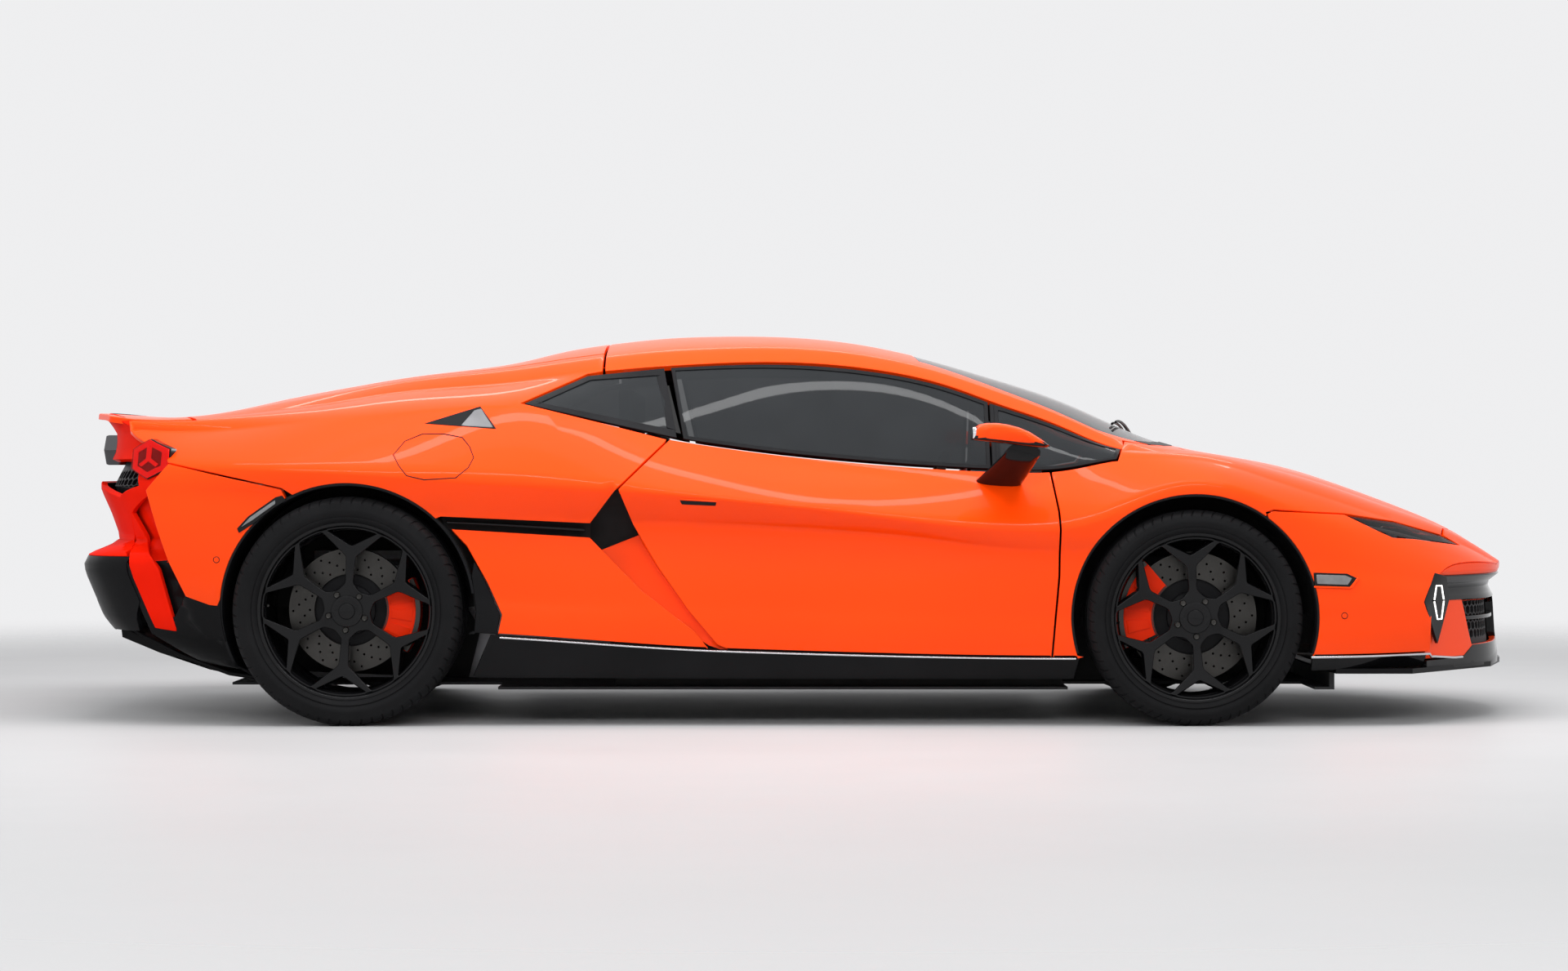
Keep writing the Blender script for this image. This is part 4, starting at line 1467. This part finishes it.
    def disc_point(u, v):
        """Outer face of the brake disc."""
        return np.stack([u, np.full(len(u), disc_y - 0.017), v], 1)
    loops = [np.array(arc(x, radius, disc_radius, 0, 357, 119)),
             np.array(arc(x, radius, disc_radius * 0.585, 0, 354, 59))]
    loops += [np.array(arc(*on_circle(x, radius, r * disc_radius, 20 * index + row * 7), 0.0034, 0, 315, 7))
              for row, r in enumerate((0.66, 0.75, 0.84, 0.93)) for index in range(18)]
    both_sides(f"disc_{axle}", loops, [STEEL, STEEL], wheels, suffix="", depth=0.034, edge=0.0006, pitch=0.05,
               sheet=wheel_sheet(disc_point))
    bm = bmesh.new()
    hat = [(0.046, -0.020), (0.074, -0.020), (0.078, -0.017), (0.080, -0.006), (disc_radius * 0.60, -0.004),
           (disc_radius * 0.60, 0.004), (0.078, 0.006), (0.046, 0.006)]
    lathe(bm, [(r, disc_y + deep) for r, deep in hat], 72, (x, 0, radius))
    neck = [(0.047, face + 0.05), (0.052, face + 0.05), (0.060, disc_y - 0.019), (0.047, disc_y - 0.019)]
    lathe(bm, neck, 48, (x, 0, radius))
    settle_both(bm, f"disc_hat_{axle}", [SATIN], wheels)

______

§ Objective:
Return the lines above exactly, keeping every word.

§ Answer:
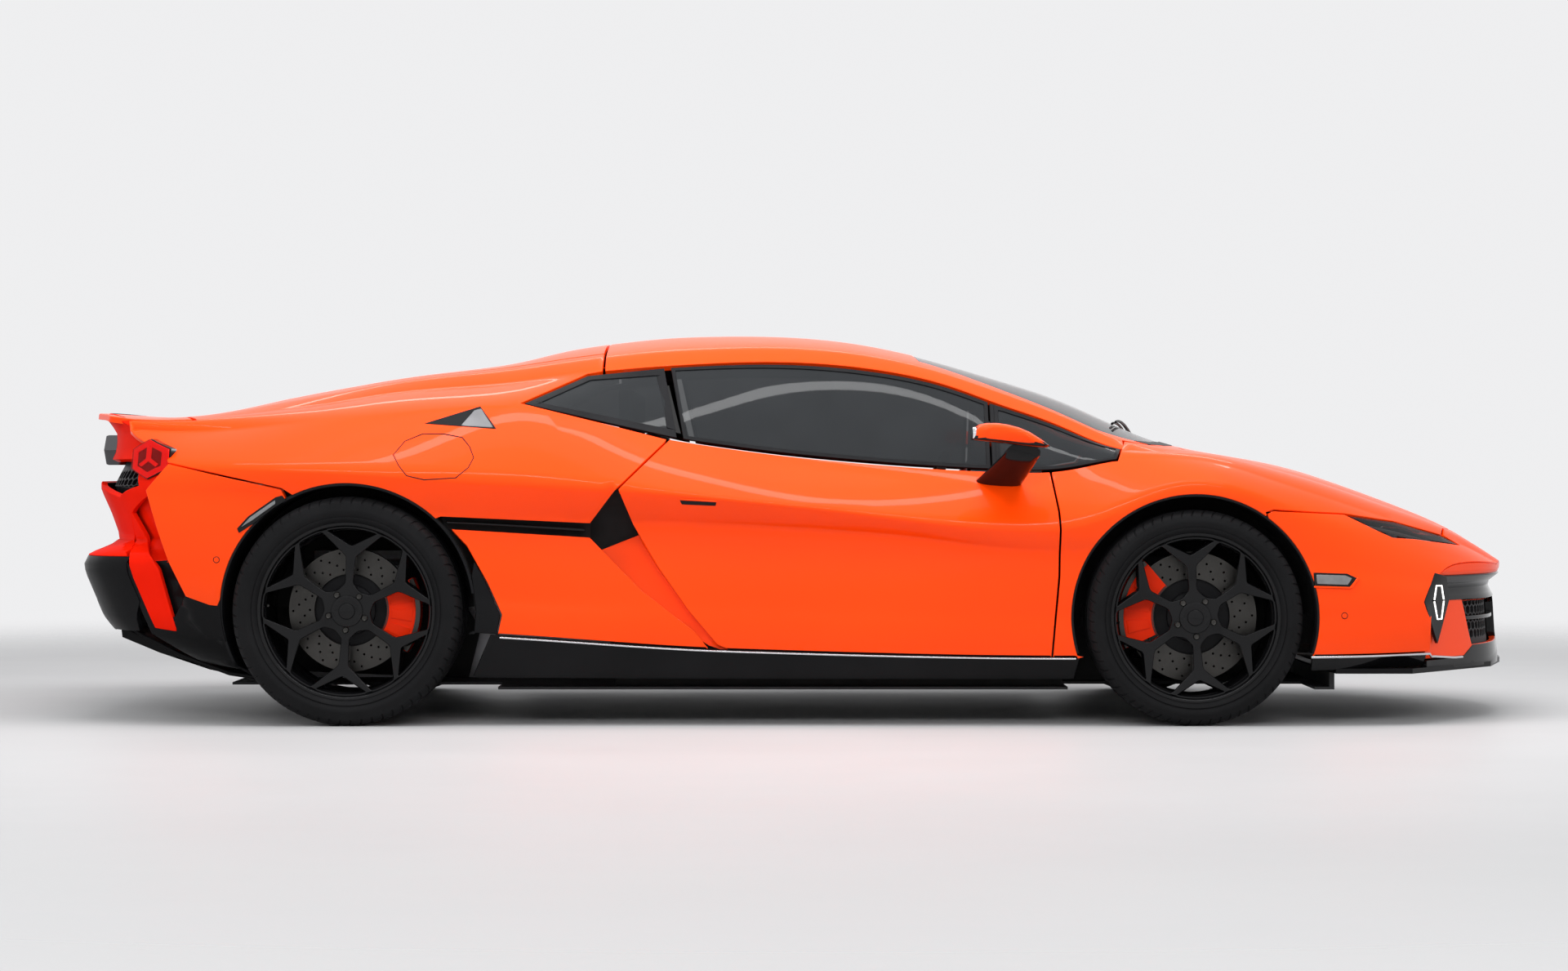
Keep writing the Blender script for this image. This is part 4, starting at line 1467. This part finishes it.
    def disc_point(u, v):
        """Outer face of the brake disc."""
        return np.stack([u, np.full(len(u), disc_y - 0.017), v], 1)
    loops = [np.array(arc(x, radius, disc_radius, 0, 357, 119)),
             np.array(arc(x, radius, disc_radius * 0.585, 0, 354, 59))]
    loops += [np.array(arc(*on_circle(x, radius, r * disc_radius, 20 * index + row * 7), 0.0034, 0, 315, 7))
              for row, r in enumerate((0.66, 0.75, 0.84, 0.93)) for index in range(18)]
    both_sides(f"disc_{axle}", loops, [STEEL, STEEL], wheels, suffix="", depth=0.034, edge=0.0006, pitch=0.05,
               sheet=wheel_sheet(disc_point))
    bm = bmesh.new()
    hat = [(0.046, -0.020), (0.074, -0.020), (0.078, -0.017), (0.080, -0.006), (disc_radius * 0.60, -0.004),
           (disc_radius * 0.60, 0.004), (0.078, 0.006), (0.046, 0.006)]
    lathe(bm, [(r, disc_y + deep) for r, deep in hat], 72, (x, 0, radius))
    neck = [(0.047, face + 0.05), (0.052, face + 0.05), (0.060, disc_y - 0.019), (0.047, disc_y - 0.019)]
    lathe(bm, neck, 48, (x, 0, radius))
    settle_both(bm, f"disc_hat_{axle}", [SATIN], wheels)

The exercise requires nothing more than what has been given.